8. Coming to the second plea raised by the learned counsel for the appellant that the interest was wrongly counted at the rate of 12%. This amendment was effected in Section 4(a) with effect from 15.9.1995. Before that date, the rate of interest provided therein was 6%. It was also observed by the learned Single in the above referred case.

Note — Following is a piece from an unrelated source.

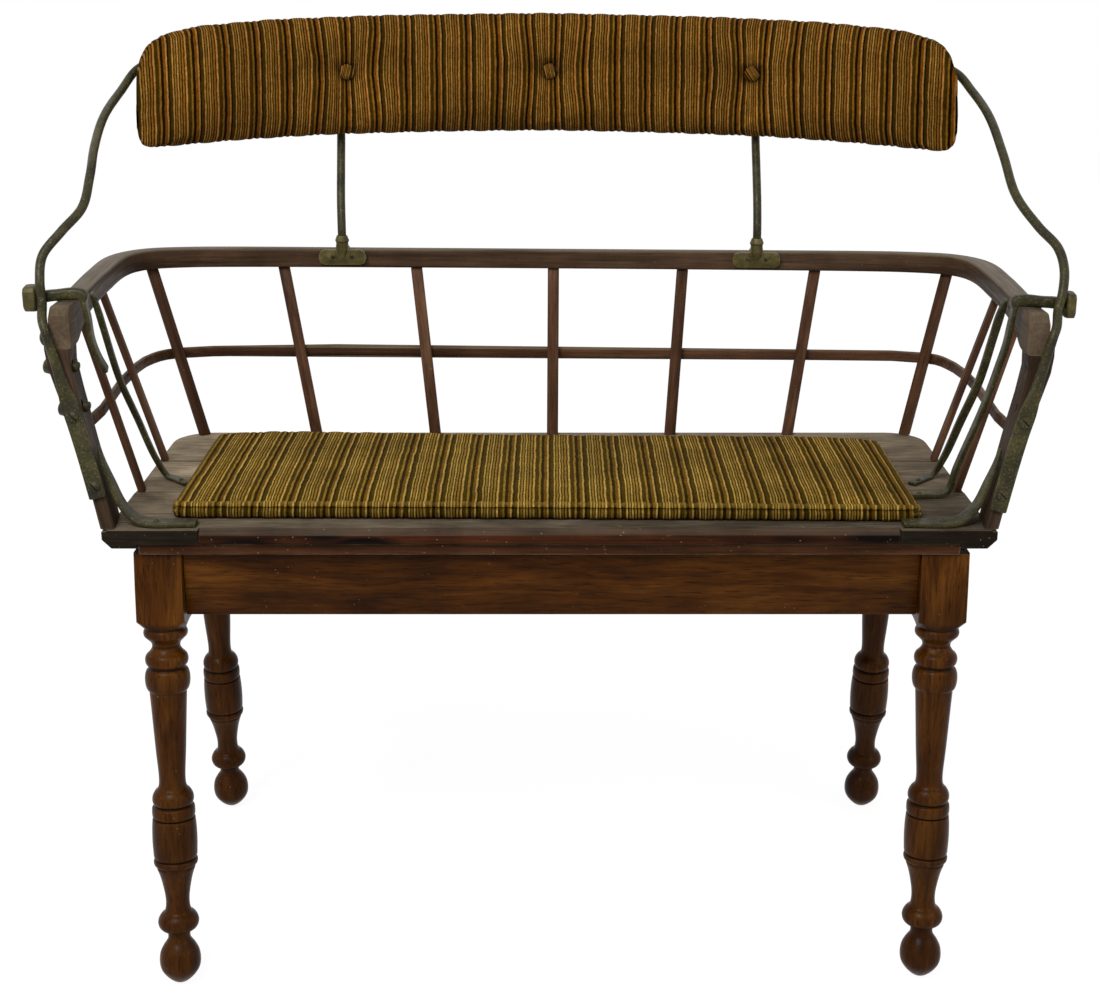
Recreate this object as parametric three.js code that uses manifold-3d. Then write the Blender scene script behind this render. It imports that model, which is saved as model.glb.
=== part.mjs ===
// A wagon seat set on a turned-leg base: a spindle-sided seat with a bent top rail, forged side
// irons that carry a padded backrest, and a loose seat pad. Millimetres, +X to the sitter's left
// as seen from the front (right in a front view), +Y to the back, +Z up from the floor.
import * as THREE from 'three';
import { mergeVertices } from 'three/addons/utils/BufferGeometryUtils.js';
import Module from 'manifold-3d';

const wasm = await Module();
wasm.setup();

// Clearances
const restGap = 0.3;
const armGap = 0.8;
const cutOverrun = 30;

// Seat boards
const seatWidth = 864;
const seatDepth = 360;
const seatTop = 493;
const plankThickness = 15;
const plankEndDrop = 4;
const plankEndProud = 5;
const plankEndCut = 9;
const plankSeam = 1;
const frontPlankDepth = 125;
const middlePlankDepth = 113;
const seatCornerRadius = 42;
const nosingEndInset = 89;
const nosingLength = seatWidth - 2 * nosingEndInset;
const nosingDepth = 9;
const nosingProud = 1.5;
const nosingWear = 5;

// Strips and battens between the seat and the base
const stripThickness = 12;
const stripDepth = 40;
const stripEndInset = 29;
const stripLength = seatWidth - 2 * stripEndInset;
const stripSetback = 4;
const battenWidth = 42;

// Base: aprons and legs
const legEndInset = 44;
const legSpread = seatWidth - 2 * legEndInset;
const baseShift = 2;
const rearLeftSplay = 15;
const rearRightSplay = 3;
const blockSize = 48;
const blockHeight = 76;
const frontLegInset = 29;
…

The provisions of the Act are very clear that on the date of the accident, the interest payable was 6% and accordingly, both these points raised by the learned counsel for the appellant have substance . It was also rightly submitted that the interest is payable after one month from the date of the accident as held in the above case by the learned Single Judge of this Court. 9. In view of the above discussion, the appeal filed by the appellant is allowed and the claimant shall be entitled to the compensation at the rate of 40% of Rs.1000/-multiplied by 207.98 alongwith interest at the rate of 6% one month after the date of accident, that is, with effect from 4.2.1994. The compensation awarded is accordingly assessed at 207.98 x Rs.400/-(40% of Rs.1000/-) = Rs.83, 192/-. The appeal is allowed accordingly. There is no order as to costs.